Critics, however, say that the elections held under occupation are not successful.
 
"They're a farce. They're rigged," British MP George Galloway, an outspoken critic of the war in Iraq, said about the elections on Jan. 30.
 
"An election held under foreign military occupation is always, by definition, utterly flawed," Galloway said. "This is a festival, a farce that's been held to validate the American-British invasion and occupation of Iraq. But it will not validate it, neither in the eyes of the world opinion, nor, more importantly, in the eyes of those Iraqis who are resisting the foreign occupation. The war will go on, I'm sorry to say,"
 
Iraq's leading Sunni clerics have declared that any government emerging from the election would lack legitimacy.
 
"These elections lack legitimacy because a large segment of different sects, parties and currents ... boycotted," Iraq's Muslim Clerics' Association said in a statement.
 
"This means the coming national assembly and government that will emerge will not possess the legitimacy to enable them to draft the constitution or sign security or economic agreements."
 
"We warn the United Nations and the international community of the danger of granting these elections legitimacy because this will open a door of evil and they will be the first to bear responsibility," the clerics' group said.
 
"All Iraqi people are waiting for the opportunity to hold comprehensive, free and just elections that have legitimacy," the statement read, "after the withdrawal of the occupation."
 
Abdul Hussein al-Hindawi, the U.S. appointed chairman of Iraq's electoral commision, acknowledged that polling stations had not opened and that ballots were lacking in Sunni areas in several provinces.
 
"The elections took place under difficult conditions and this undoubtedly deprived a number of citizens in a number of areas from voting," al-Hindawi said.
 
Iraq's interim president Ghazi al-Yawar told a press conference on Feb. 1, that "tens of thousands," mainly in Mosul, Basra, Baghdad and Najaf, had not been able to vote due to a "lack of ballots."
 
But apart from these obvious problems, American Free Press has discovered fundamental flaws in how the Iraqi elections were run. These flaws, which remove all transparency and integrity from the election process, are clearly intentional. They are part of the election process dictated by the Anglo-American occupiers and the internationalist organizations that have worked with the occupying powers.
 
The sole election authority in Iraq is the Independent Electoral Commission of Iraq (IECI), established by L. Paul Bremer, the U.S. administrator, on May 31, 2004, in Coalition Provisional Authority Order 92. CPA Order 96 then defined the electoral law and Order 97 dictated who could and could not run for office.
 
The effective law in Iraq was promulgated by Bremer on March 8, 2004. This law will remain in effect until a permanent constitution is ratified and a government put into place according to the constitution.

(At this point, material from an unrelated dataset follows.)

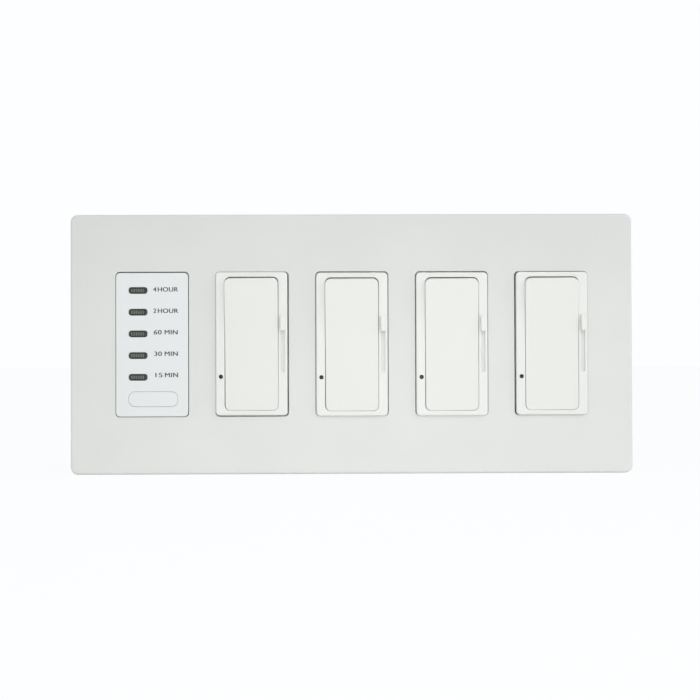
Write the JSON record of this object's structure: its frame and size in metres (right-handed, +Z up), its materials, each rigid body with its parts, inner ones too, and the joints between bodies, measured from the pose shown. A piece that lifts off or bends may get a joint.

A similar law of occupation, the Grundgesetz, is still in effect in Germany, 60 years after the end of World War II because a permanent constitution has not been created.
 
Eight of the nine board members of the IECI were appointed by Bremer, while the United Nations appointed the ninth, a 46-year old Colombian "electoral expert" named Carlos Valenzuela. Valenzuela's father, Arturo, a professor at Georgetown University, is on the board of NDI.
 
In IECI Regulation 13/2005, the appointed board of the "independent" electoral commission dictated how the polling and counting of the votes would be done. While this regulation calls for the ballots and votes to be counted and tallied at each polling station, it calls these tallies "provisional results," which are to be transmitted to a central location. At the IECI "national tally room, results will be entered into a database."
 
"When the presiding officer is satisfied with the accuracy of the count, s/he will announce the provisional results of each election to those present in the counting station," the regulation states. It is important to note that the "provisional results" are not "authenticated," or made official, nor are they publicly posted. The public is not allowed to view the counting of their votes. This is a fundamental flaw in the integrity of the Iraqi election process.
 
This is exactly what has happened to U.S. elections with the introduction of networked electronic voting machines. There is no longer a public count of the votes in the polling station. The authentication of the precinct tally by election judges has become meaningless because they are not allowed to count the votes.
 
UN spokesman Farhan Haq confirmed to AFP that the polling station results would not be posted at each polling station. Asked why this fundamental step was being avoided, Haq said he did not know.
 
The official counting of the Iraqi votes is done in the "national tally room." Some 200 workers, using 80 computers, were working around the clock in Baghdad's "Green Zone" tallying the results from some 5,200 polling stations. While each worker would have to process 26 tally sheets, the final tally, it was reported, could take more than a week.
 
In Chicago, AFP observed the polling at two locations. At the Assyrian center in Skokie, some 6,000 people voted. The external polling was run by the International Organization for Migration, an "arm" of the UN, according to Kathleen Houlihan, media officer for the IOM.
 
While whole communities were disenfranchised in Iraq, anyone who had an Iraqi father was allowed to vote in the "diaspora."
 
AFP asked Houlihan if the votes would be counted when the polls closed at 5 p.m. on Jan. 30. "No," Houlihan said. "They will be taken to a secure location, and counted later." Asked why the votes would not be counted openly when the polls closed, another IOM official said that because the large paper ballots were folded the counting would have to wait.